The Philly Inquirer claims no bias in covering the war in Iraq, then why is the cover of today's Memorial Day edition anti-war? This article carries the headline 'I Cry Every Morning' with sub-headline (not in the online edition) 'Painful memories have yet to fade for families of those lost in Iraq' (emphasis mine).

Why, do just the families of those killed in Iraq grieve? Why did it not say families of those lost in the War on Terror? What about Afghanistan, the USS Cole, the Khobar Towers, the embassy in Beirut, and so on.

Isn't Memorial Day for those who've died in all wars the US has fought? I thought so. The Inquirer never fails to politicize a holiday or event to make to war seem unwinnable and hence, bad for President Bush.

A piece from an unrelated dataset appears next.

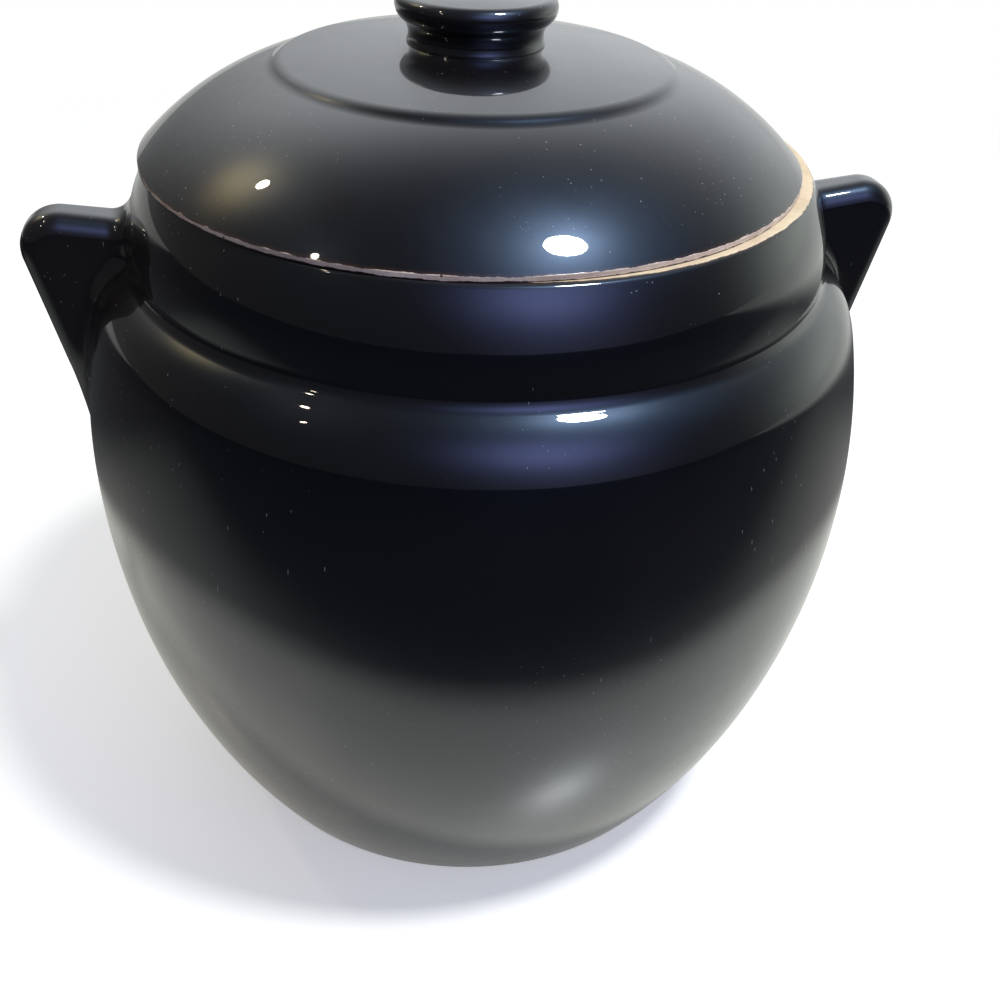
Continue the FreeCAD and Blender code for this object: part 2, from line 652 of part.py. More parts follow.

It's a shame, in the same week the country presented the WWII Memorial to it's surviving members who pulled together to win that war, they are simultaneously attempting to rip the country apart on Iraq. More Americans died in NY on 9/11 than at Pearl Harbor. Think about that and pray for the families of dying soldiers in ALL wars.

Update: Here's another glaring example from the NY Times:

An article on May 10 about the long-term effect that images of prisoner abuse in Iraq could have on United States policy referred incorrectly to the famous 1972 photograph of a South Vietnamese girl running down a road naked, having torn off her burning clothes after a napalm attack — an image that helped turn opinion against American action in Southeast Asia. The napalm was mistakenly dropped from a South Vietnamese plane, not from an American one.